[Recorded data]

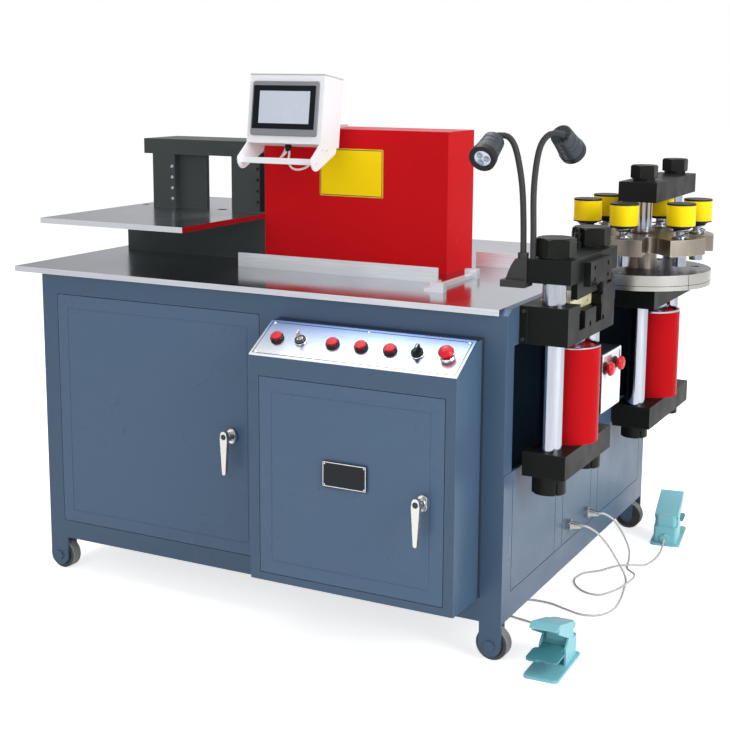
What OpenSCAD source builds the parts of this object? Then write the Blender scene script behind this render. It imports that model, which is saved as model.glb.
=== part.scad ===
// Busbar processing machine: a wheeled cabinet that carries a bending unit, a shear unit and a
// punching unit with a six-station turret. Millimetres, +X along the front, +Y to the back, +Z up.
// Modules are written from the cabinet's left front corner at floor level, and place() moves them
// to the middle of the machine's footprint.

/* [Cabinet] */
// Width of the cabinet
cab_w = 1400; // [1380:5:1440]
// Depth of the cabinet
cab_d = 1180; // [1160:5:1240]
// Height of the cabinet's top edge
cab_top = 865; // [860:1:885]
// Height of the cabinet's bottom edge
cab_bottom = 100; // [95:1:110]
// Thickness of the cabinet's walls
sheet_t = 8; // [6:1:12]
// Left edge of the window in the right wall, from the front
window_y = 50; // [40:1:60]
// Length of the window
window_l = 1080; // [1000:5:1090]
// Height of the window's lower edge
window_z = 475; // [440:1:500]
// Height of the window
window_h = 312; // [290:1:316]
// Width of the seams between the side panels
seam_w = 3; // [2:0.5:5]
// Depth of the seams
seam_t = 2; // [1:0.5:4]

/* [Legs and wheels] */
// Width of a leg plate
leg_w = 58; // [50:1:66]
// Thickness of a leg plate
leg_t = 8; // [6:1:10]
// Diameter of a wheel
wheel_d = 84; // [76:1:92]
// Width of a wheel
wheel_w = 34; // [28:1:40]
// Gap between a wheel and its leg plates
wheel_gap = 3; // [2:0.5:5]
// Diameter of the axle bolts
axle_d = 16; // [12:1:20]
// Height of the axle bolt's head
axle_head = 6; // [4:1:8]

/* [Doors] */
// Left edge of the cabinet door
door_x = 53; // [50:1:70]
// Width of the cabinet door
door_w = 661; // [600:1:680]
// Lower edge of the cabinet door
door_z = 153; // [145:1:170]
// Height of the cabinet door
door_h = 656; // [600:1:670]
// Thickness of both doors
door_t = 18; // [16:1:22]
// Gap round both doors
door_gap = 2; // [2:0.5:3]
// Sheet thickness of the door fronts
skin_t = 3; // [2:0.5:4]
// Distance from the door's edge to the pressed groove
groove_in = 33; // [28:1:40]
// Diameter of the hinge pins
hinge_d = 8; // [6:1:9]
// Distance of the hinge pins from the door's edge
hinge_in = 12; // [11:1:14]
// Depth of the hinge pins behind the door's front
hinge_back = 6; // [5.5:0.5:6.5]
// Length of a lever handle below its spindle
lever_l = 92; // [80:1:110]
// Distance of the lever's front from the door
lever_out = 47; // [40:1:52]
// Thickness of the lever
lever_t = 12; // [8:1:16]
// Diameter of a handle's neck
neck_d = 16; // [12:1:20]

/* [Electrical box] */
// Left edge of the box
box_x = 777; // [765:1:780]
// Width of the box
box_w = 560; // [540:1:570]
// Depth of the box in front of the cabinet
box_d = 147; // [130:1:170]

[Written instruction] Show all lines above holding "behind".

[The solution]
What OpenSCAD source builds the parts of this object? Then write the Blender scene script behind this render. It imports that model, which is saved as model.glb.
// Depth of the hinge pins behind the door's front